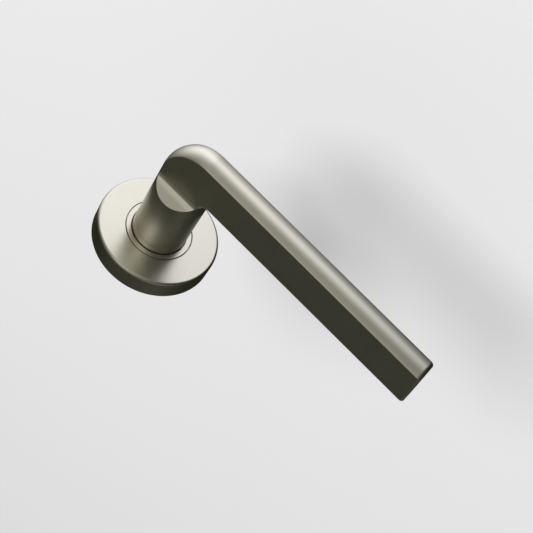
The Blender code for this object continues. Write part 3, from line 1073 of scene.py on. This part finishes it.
@dataclass
class Rose:
    """The visible shells of the rose: its cover and the ring round the neck."""

    radius: float = 26.0 * MM
    depth: float = 9.2 * MM
    wall: float = 1.1 * MM
    rim_round: float = 1.2 * MM
    hole: float = 14.3 * MM
    hole_edge: float = 0.12 * MM
    ring_inner: float = 11.9 * MM
    ring_outer: float = 14.0 * MM
    ring_edge: float = 0.15 * MM
    flange: float = 15.0 * MM
    flange_low: float = 5.95 * MM
    flange_high: float = 6.8 * MM
    foot_round: float = 0.25 * MM
    inner_round: float = 0.5 * MM
    cover_facets: int = 10
    ring_facets: int = 4
    steps: int = 240
    sharp: float = 28.0

    def cover_profile(self) -> list[tuple[float, float]]:
        """Draw the section of the pressed cover.

        Returns:
            Points of radius and depth, closing on themselves.
        """
        inside = self.radius - self.wall
        ceiling = self.depth - self.wall
        return rounded(
            [
                (self.hole + self.hole_edge, self.depth, 0.0),
                (self.radius, self.depth, self.rim_round),
                (self.radius, 0.0, self.foot_round),
                (inside, 0.0, self.foot_round),
                (inside, ceiling, self.inner_round),
                (self.hole, ceiling, 0.0),
                (self.hole, self.depth - self.hole_edge, 0.0),
            ],
            self.cover_facets,
        )

    def ring_profile(self) -> list[tuple[float, float]]:
        """Draw the section of the ring round the neck.

        Returns:
            Points of radius and depth, closing on themselves.
        """
        return rounded(
            [
                (self.ring_inner + self.ring_edge, self.depth, 0.0),
                (self.ring_outer, self.depth, self.ring_edge),
                (self.ring_outer, self.flange_high, 0.0),
                (self.flange, self.flange_high, 0.0),
                (self.flange, self.flange_low, 0.0),
                (self.ring_inner, self.flange_low, 0.0),
                (self.ring_inner, self.depth - self.ring_edge, 0.0),
            ],
            self.ring_facets,
        )

    def build(self, finishes: Finishes) -> None:
        """Build both shells and let them stand for their CAD nodes.

        Args:
            finishes: The handle's finishes.
        """
        shells = (
            ("rose_cover_satin", "rose_cover", self.cover_profile()),
            ("collar_ring_satin", "collar_ring", self.ring_profile()),
        )
        lathe = Lathe(finishes.turned)
        for name, node, profile in shells:
            shell = lathe.turn(name, profile, self.steps)
            stand_on_door(shell)
            finish_mesh(shell, finishes.turned, self.sharp)
            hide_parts(node)
            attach(shell, "rose")
            report(shell)


# ------------------------------------------------------------------ springs and screws


@dataclass
class ReturnSprings:
    """The two compression springs that lie in arcs round the rotor."""

    circle: float = 16.6 * MM
    depth: float = 4.5 * MM
    coil: float = 1.6 * MM
    wire: float = 0.3 * MM
    start: float = 99.8
    end: float = 155.8
    turns: float = 7.5
    closed_turns: float = 1.0
    closed_pitch: float = 0.62 * MM
    points_per_turn: int = 28
    wire_sides: int = 14
    sharp: float = 50.0

    def tree(self, material: bpy.types.Material) -> NodeTree:
        """Build the tree that winds a spring along its arc.

        Args:
            material: The wire's finish.

        Returns:
            The tree.
        """
        made = NodeTree("wound_spring")
        sizes = {
            "Circle": self.circle,
            "Depth": self.depth,
            "Coil Radius": self.coil,
            "Wire Radius": self.wire,
            "Start": 0.0,
            "Sweep": 1.0,
            "Turns": self.turns,
            "Closed Turns": self.closed_turns,
            "Closed Pitch": self.closed_pitch,
        }
        for name, size in sizes.items():
            made.take(name, "Float", size)
        made.take("Points", "Int", 100)
        graph = made.graph

        count = made.given("Points")
        line = graph.value("GeometryNodeMeshLine", {"mode": "OFFSET"}, {"Count": count})
        index = graph.value("GeometryNodeInputIndex")
        turns = made.given("Turns")
        closed = made.given("Closed Turns")
        turn = turns * index / (count - 1.0)
        first = graph.math("MINIMUM", turn, closed)
        last = graph.math("MAXIMUM", turn - (turns - closed), 0.0)
        arc = made.given("Sweep") * made.given("Circle")
        ends = 2.0 * closed * made.given("Closed Pitch")
        open_pitch = (arc - ends) / (turns - 2.0 * closed)
        travel = (first + last) * made.given("Closed Pitch") + (turn - first - last) * open_pitch
        angle = made.given("Start") + travel / made.given("Circle")
        phase = turn * (2.0 * math.pi)
        coil = made.given("Coil Radius")
        radius = made.given("Circle") + coil * graph.math("COSINE", phase)
        spot = graph.value(
            "ShaderNodeCombineXYZ",
            sockets={
                "X": radius * graph.math("COSINE", angle),
                "Y": radius * graph.math("SINE", angle),
                "Z": made.given("Depth") + coil * graph.math("SINE", phase),
            },
        )
        sockets = {"Geometry": line, "Position": spot}
        path = graph.value("GeometryNodeSetPosition", sockets=sockets)
        curve = graph.value("GeometryNodeMeshToCurve", sockets={"Mesh": path})
        sockets = {"Resolution": self.wire_sides, "Radius": made.given("Wire Radius")}
        section = graph.value("GeometryNodeCurvePrimitiveCircle", sockets=sockets)
        sockets = {"Curve": curve, "Profile Curve": section, "Fill Caps": True}
        wire = graph.value("GeometryNodeCurveToMesh", sockets=sockets)
        made.close(wire, material)
        return made

    def build(self, finishes: Finishes) -> None:
        """Wind both springs in their arcs.

        Args:
            finishes: The handle's finishes.
        """
        tree = self.tree(finishes.spring)
        for name, node, turn in (
            ("spring_wire_upper", "return_spring_upper", 0.0),
            ("spring_wire_lower", "return_spring_lower", 180.0),
        ):
            spring = new_object(bpy.data.meshes.new(name), name)
            values = {
                "Start": math.radians(self.start + turn),
                "Sweep": math.radians(self.end - self.start),
                "Points": round(self.turns * self.points_per_turn) + 1,
            }
            tree.run(spring, values)
            stand_on_door(spring)
            finish_mesh(spring, finishes.spring, self.sharp)
            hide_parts(node)
            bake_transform(spring)
            report(spring)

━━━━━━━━

# What this task involves
Write out exactly, please, the lines beginning at the start of the material and ending with the line that holds "visible shells of", both included.

# Completed exercise
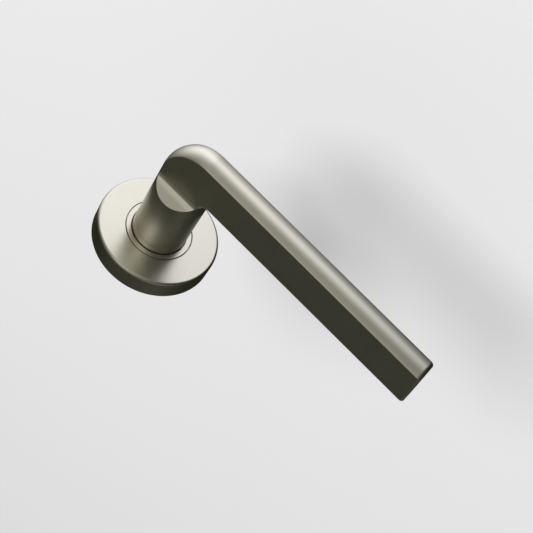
The Blender code for this object continues. Write part 3, from line 1073 of scene.py on. This part finishes it.
@dataclass
class Rose:
    """The visible shells of the rose: its cover and the ring round the neck."""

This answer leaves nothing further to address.